▶ **REQUIREMENTS**: Return all of the lines below exactly as they are.
## begin EXTRACTED DATA
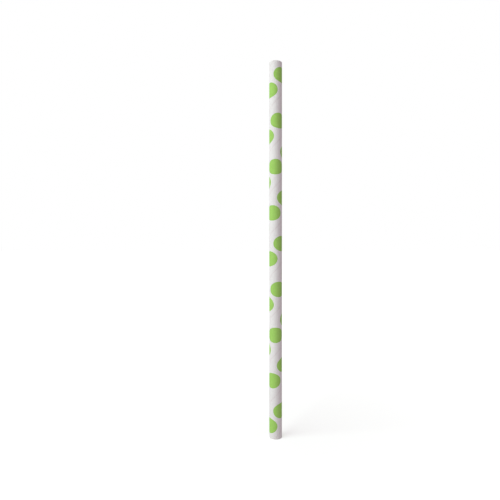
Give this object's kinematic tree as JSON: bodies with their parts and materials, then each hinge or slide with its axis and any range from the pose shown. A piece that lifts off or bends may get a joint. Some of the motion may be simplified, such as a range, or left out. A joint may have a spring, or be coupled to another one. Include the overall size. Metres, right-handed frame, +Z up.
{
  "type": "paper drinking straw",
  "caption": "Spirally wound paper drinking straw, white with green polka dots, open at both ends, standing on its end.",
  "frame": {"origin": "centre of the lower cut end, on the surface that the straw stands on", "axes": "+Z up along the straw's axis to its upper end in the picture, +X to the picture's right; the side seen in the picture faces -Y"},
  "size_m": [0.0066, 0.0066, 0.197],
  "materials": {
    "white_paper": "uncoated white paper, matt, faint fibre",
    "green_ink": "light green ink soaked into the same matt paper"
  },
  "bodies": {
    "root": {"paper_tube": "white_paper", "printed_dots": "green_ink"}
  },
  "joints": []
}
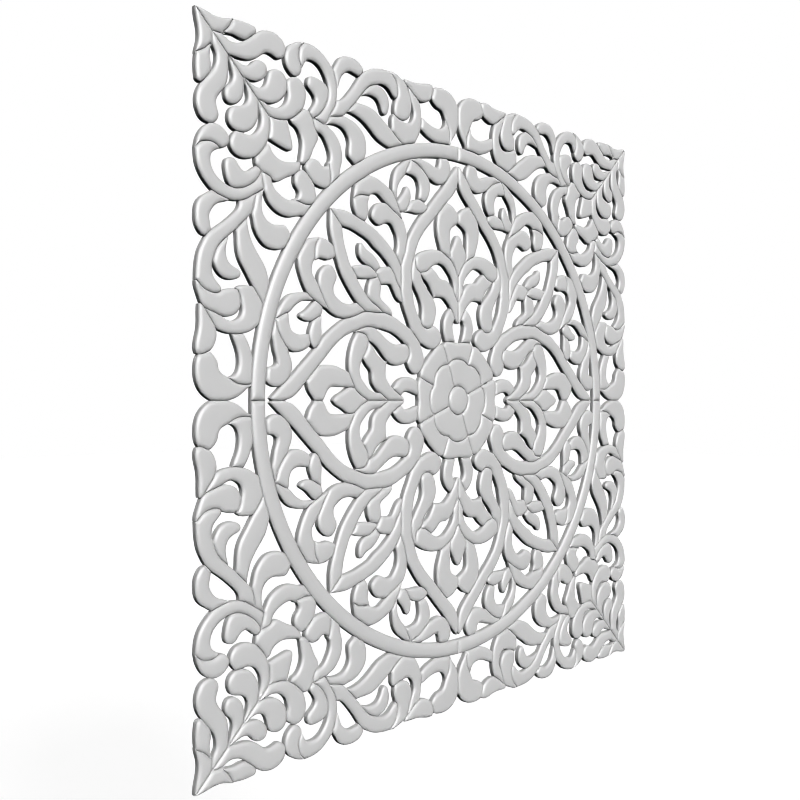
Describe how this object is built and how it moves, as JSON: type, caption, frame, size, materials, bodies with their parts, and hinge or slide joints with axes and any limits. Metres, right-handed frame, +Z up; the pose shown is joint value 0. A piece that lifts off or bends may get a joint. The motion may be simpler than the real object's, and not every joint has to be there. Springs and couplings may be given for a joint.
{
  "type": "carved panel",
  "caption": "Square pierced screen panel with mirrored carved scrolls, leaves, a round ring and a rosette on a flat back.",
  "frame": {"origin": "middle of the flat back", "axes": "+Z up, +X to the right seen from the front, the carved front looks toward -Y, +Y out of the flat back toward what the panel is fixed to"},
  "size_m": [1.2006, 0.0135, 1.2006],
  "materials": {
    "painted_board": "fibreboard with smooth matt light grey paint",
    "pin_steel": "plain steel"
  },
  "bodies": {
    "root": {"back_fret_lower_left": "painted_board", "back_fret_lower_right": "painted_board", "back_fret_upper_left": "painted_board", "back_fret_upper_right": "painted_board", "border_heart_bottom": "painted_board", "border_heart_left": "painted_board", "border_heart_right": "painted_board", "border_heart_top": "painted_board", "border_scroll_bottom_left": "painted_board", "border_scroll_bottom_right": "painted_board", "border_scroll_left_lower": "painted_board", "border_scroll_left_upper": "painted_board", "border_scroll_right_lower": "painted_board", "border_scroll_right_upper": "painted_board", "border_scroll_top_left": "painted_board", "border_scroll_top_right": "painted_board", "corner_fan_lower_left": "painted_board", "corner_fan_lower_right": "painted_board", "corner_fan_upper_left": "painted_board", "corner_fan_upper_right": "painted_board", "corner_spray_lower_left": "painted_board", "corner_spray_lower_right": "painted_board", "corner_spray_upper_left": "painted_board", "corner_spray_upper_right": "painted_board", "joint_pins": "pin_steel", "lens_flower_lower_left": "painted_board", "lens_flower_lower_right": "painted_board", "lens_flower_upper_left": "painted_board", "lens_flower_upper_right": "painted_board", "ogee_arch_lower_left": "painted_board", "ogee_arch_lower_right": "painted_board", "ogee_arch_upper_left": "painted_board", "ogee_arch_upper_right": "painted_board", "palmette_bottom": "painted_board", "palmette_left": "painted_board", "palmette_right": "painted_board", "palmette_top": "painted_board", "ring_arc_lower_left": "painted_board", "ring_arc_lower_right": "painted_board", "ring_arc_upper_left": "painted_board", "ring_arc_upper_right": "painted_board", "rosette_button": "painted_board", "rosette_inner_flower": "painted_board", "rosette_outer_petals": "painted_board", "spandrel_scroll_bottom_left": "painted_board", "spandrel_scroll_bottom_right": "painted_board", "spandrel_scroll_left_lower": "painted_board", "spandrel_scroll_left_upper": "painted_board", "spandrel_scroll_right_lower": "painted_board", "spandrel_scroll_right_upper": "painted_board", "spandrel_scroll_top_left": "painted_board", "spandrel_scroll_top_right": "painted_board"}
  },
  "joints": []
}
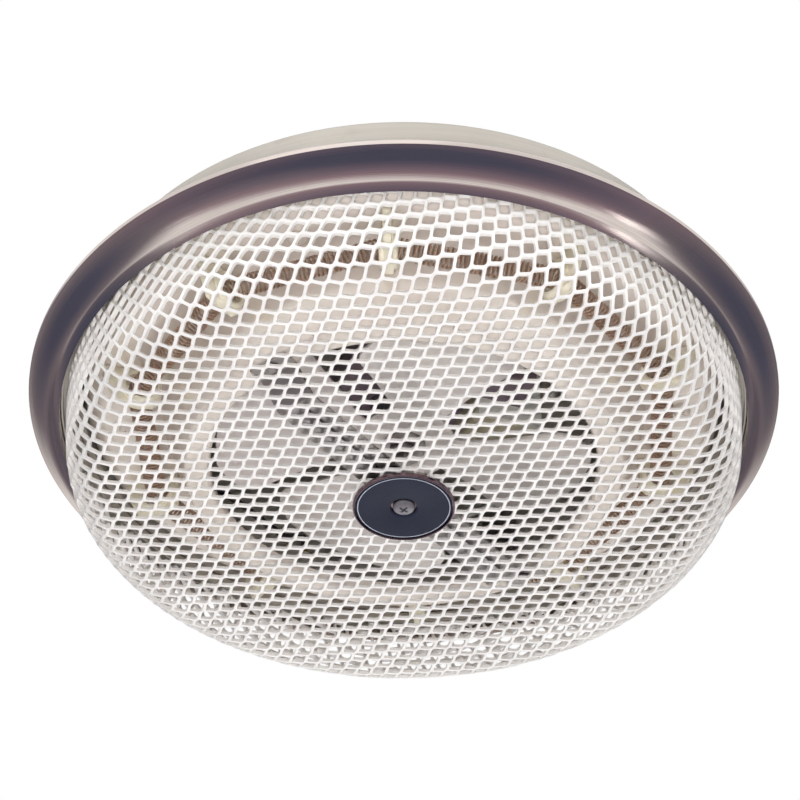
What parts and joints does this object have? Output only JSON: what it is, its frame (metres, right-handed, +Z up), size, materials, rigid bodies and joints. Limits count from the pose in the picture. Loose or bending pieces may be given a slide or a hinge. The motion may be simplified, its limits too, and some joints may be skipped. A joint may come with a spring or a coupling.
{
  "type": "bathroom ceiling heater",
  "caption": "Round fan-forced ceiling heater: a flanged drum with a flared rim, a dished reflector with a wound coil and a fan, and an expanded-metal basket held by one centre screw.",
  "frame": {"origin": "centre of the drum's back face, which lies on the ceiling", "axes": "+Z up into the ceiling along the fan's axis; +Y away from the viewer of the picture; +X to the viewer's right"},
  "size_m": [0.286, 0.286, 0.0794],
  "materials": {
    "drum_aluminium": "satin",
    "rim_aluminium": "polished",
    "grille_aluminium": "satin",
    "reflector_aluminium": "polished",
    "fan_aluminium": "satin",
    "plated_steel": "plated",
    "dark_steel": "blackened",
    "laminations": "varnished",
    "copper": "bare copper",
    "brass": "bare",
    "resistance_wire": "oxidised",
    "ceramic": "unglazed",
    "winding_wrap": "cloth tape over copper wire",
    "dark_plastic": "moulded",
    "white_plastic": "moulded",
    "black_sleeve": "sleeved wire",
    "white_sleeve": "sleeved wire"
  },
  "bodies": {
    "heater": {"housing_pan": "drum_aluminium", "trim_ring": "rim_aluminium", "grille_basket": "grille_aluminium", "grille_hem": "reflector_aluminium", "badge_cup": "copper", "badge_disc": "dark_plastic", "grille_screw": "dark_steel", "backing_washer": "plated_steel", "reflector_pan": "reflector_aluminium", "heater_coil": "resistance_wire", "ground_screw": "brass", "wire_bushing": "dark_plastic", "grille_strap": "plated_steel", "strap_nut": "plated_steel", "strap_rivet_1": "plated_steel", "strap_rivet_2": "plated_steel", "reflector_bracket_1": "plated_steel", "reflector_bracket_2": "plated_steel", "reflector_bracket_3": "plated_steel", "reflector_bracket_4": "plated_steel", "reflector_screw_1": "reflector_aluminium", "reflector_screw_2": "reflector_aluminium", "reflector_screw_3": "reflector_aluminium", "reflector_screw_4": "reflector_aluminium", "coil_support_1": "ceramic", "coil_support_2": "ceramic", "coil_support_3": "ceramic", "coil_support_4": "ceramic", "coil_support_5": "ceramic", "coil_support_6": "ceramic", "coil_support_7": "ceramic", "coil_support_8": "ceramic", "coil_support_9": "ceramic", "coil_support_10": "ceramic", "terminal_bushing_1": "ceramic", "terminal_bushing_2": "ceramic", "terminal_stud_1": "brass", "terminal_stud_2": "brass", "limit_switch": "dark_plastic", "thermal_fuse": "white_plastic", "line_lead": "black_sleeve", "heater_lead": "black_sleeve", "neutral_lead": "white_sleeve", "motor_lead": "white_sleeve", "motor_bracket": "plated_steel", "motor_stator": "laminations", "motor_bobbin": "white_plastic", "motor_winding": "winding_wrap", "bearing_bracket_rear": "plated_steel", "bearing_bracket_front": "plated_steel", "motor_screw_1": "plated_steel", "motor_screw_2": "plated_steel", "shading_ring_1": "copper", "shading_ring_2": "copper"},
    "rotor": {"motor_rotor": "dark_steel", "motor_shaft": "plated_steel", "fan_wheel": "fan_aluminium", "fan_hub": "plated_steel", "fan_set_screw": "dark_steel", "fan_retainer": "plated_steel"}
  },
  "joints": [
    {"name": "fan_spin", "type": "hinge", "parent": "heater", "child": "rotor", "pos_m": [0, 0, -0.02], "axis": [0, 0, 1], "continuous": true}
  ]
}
## end EXTRACTED DATA
▶ **ANSWER TO THE PROBLEM**:
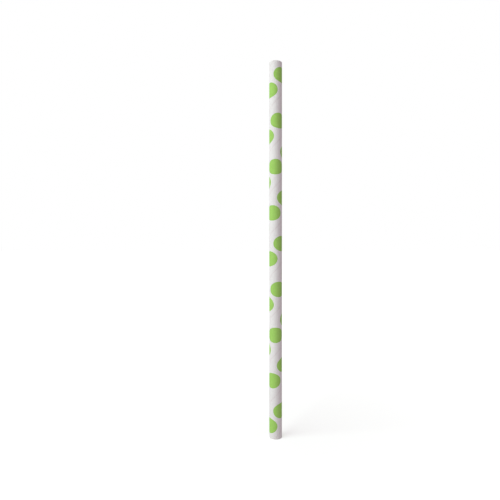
Give this object's kinematic tree as JSON: bodies with their parts and materials, then each hinge or slide with its axis and any range from the pose shown. A piece that lifts off or bends may get a joint. Some of the motion may be simplified, such as a range, or left out. A joint may have a spring, or be coupled to another one. Include the overall size. Metres, right-handed frame, +Z up.
{
  "type": "paper drinking straw",
  "caption": "Spirally wound paper drinking straw, white with green polka dots, open at both ends, standing on its end.",
  "frame": {"origin": "centre of the lower cut end, on the surface that the straw stands on", "axes": "+Z up along the straw's axis to its upper end in the picture, +X to the picture's right; the side seen in the picture faces -Y"},
  "size_m": [0.0066, 0.0066, 0.197],
  "materials": {
    "white_paper": "uncoated white paper, matt, faint fibre",
    "green_ink": "light green ink soaked into the same matt paper"
  },
  "bodies": {
    "root": {"paper_tube": "white_paper", "printed_dots": "green_ink"}
  },
  "joints": []
}
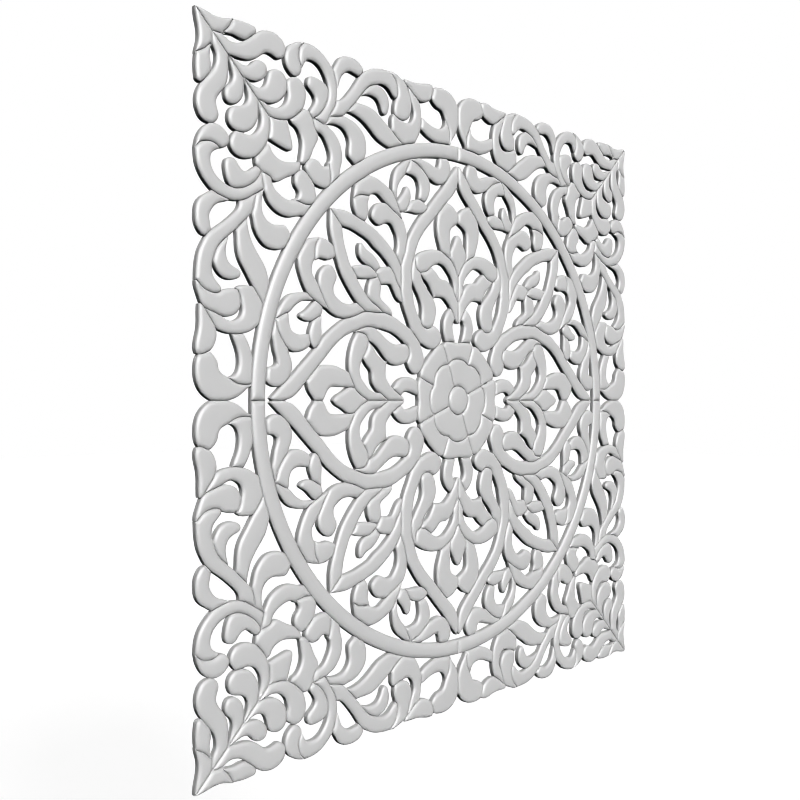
Describe how this object is built and how it moves, as JSON: type, caption, frame, size, materials, bodies with their parts, and hinge or slide joints with axes and any limits. Metres, right-handed frame, +Z up; the pose shown is joint value 0. A piece that lifts off or bends may get a joint. The motion may be simpler than the real object's, and not every joint has to be there. Springs and couplings may be given for a joint.
{
  "type": "carved panel",
  "caption": "Square pierced screen panel with mirrored carved scrolls, leaves, a round ring and a rosette on a flat back.",
  "frame": {"origin": "middle of the flat back", "axes": "+Z up, +X to the right seen from the front, the carved front looks toward -Y, +Y out of the flat back toward what the panel is fixed to"},
  "size_m": [1.2006, 0.0135, 1.2006],
  "materials": {
    "painted_board": "fibreboard with smooth matt light grey paint",
    "pin_steel": "plain steel"
  },
  "bodies": {
    "root": {"back_fret_lower_left": "painted_board", "back_fret_lower_right": "painted_board", "back_fret_upper_left": "painted_board", "back_fret_upper_right": "painted_board", "border_heart_bottom": "painted_board", "border_heart_left": "painted_board", "border_heart_right": "painted_board", "border_heart_top": "painted_board", "border_scroll_bottom_left": "painted_board", "border_scroll_bottom_right": "painted_board", "border_scroll_left_lower": "painted_board", "border_scroll_left_upper": "painted_board", "border_scroll_right_lower": "painted_board", "border_scroll_right_upper": "painted_board", "border_scroll_top_left": "painted_board", "border_scroll_top_right": "painted_board", "corner_fan_lower_left": "painted_board", "corner_fan_lower_right": "painted_board", "corner_fan_upper_left": "painted_board", "corner_fan_upper_right": "painted_board", "corner_spray_lower_left": "painted_board", "corner_spray_lower_right": "painted_board", "corner_spray_upper_left": "painted_board", "corner_spray_upper_right": "painted_board", "joint_pins": "pin_steel", "lens_flower_lower_left": "painted_board", "lens_flower_lower_right": "painted_board", "lens_flower_upper_left": "painted_board", "lens_flower_upper_right": "painted_board", "ogee_arch_lower_left": "painted_board", "ogee_arch_lower_right": "painted_board", "ogee_arch_upper_left": "painted_board", "ogee_arch_upper_right": "painted_board", "palmette_bottom": "painted_board", "palmette_left": "painted_board", "palmette_right": "painted_board", "palmette_top": "painted_board", "ring_arc_lower_left": "painted_board", "ring_arc_lower_right": "painted_board", "ring_arc_upper_left": "painted_board", "ring_arc_upper_right": "painted_board", "rosette_button": "painted_board", "rosette_inner_flower": "painted_board", "rosette_outer_petals": "painted_board", "spandrel_scroll_bottom_left": "painted_board", "spandrel_scroll_bottom_right": "painted_board", "spandrel_scroll_left_lower": "painted_board", "spandrel_scroll_left_upper": "painted_board", "spandrel_scroll_right_lower": "painted_board", "spandrel_scroll_right_upper": "painted_board", "spandrel_scroll_top_left": "painted_board", "spandrel_scroll_top_right": "painted_board"}
  },
  "joints": []
}
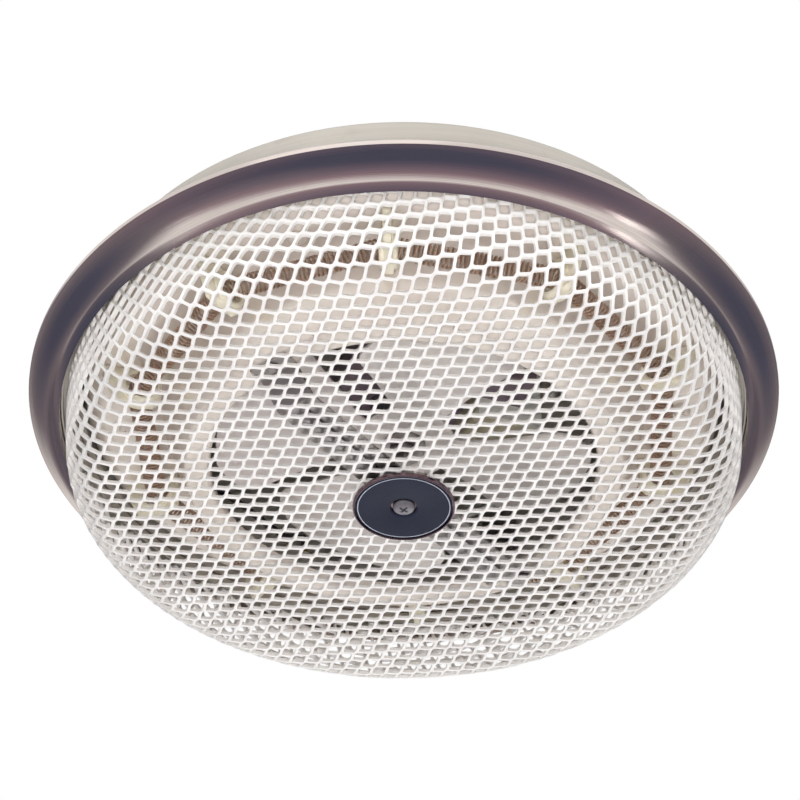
What parts and joints does this object have? Output only JSON: what it is, its frame (metres, right-handed, +Z up), size, materials, rigid bodies and joints. Limits count from the pose in the picture. Loose or bending pieces may be given a slide or a hinge. The motion may be simplified, its limits too, and some joints may be skipped. A joint may come with a spring or a coupling.
{
  "type": "bathroom ceiling heater",
  "caption": "Round fan-forced ceiling heater: a flanged drum with a flared rim, a dished reflector with a wound coil and a fan, and an expanded-metal basket held by one centre screw.",
  "frame": {"origin": "centre of the drum's back face, which lies on the ceiling", "axes": "+Z up into the ceiling along the fan's axis; +Y away from the viewer of the picture; +X to the viewer's right"},
  "size_m": [0.286, 0.286, 0.0794],
  "materials": {
    "drum_aluminium": "satin",
    "rim_aluminium": "polished",
    "grille_aluminium": "satin",
    "reflector_aluminium": "polished",
    "fan_aluminium": "satin",
    "plated_steel": "plated",
    "dark_steel": "blackened",
    "laminations": "varnished",
    "copper": "bare copper",
    "brass": "bare",
    "resistance_wire": "oxidised",
    "ceramic": "unglazed",
    "winding_wrap": "cloth tape over copper wire",
    "dark_plastic": "moulded",
    "white_plastic": "moulded",
    "black_sleeve": "sleeved wire",
    "white_sleeve": "sleeved wire"
  },
  "bodies": {
    "heater": {"housing_pan": "drum_aluminium", "trim_ring": "rim_aluminium", "grille_basket": "grille_aluminium", "grille_hem": "reflector_aluminium", "badge_cup": "copper", "badge_disc": "dark_plastic", "grille_screw": "dark_steel", "backing_washer": "plated_steel", "reflector_pan": "reflector_aluminium", "heater_coil": "resistance_wire", "ground_screw": "brass", "wire_bushing": "dark_plastic", "grille_strap": "plated_steel", "strap_nut": "plated_steel", "strap_rivet_1": "plated_steel", "strap_rivet_2": "plated_steel", "reflector_bracket_1": "plated_steel", "reflector_bracket_2": "plated_steel", "reflector_bracket_3": "plated_steel", "reflector_bracket_4": "plated_steel", "reflector_screw_1": "reflector_aluminium", "reflector_screw_2": "reflector_aluminium", "reflector_screw_3": "reflector_aluminium", "reflector_screw_4": "reflector_aluminium", "coil_support_1": "ceramic", "coil_support_2": "ceramic", "coil_support_3": "ceramic", "coil_support_4": "ceramic", "coil_support_5": "ceramic", "coil_support_6": "ceramic", "coil_support_7": "ceramic", "coil_support_8": "ceramic", "coil_support_9": "ceramic", "coil_support_10": "ceramic", "terminal_bushing_1": "ceramic", "terminal_bushing_2": "ceramic", "terminal_stud_1": "brass", "terminal_stud_2": "brass", "limit_switch": "dark_plastic", "thermal_fuse": "white_plastic", "line_lead": "black_sleeve", "heater_lead": "black_sleeve", "neutral_lead": "white_sleeve", "motor_lead": "white_sleeve", "motor_bracket": "plated_steel", "motor_stator": "laminations", "motor_bobbin": "white_plastic", "motor_winding": "winding_wrap", "bearing_bracket_rear": "plated_steel", "bearing_bracket_front": "plated_steel", "motor_screw_1": "plated_steel", "motor_screw_2": "plated_steel", "shading_ring_1": "copper", "shading_ring_2": "copper"},
    "rotor": {"motor_rotor": "dark_steel", "motor_shaft": "plated_steel", "fan_wheel": "fan_aluminium", "fan_hub": "plated_steel", "fan_set_screw": "dark_steel", "fan_retainer": "plated_steel"}
  },
  "joints": [
    {"name": "fan_spin", "type": "hinge", "parent": "heater", "child": "rotor", "pos_m": [0, 0, -0.02], "axis": [0, 0, 1], "continuous": true}
  ]
}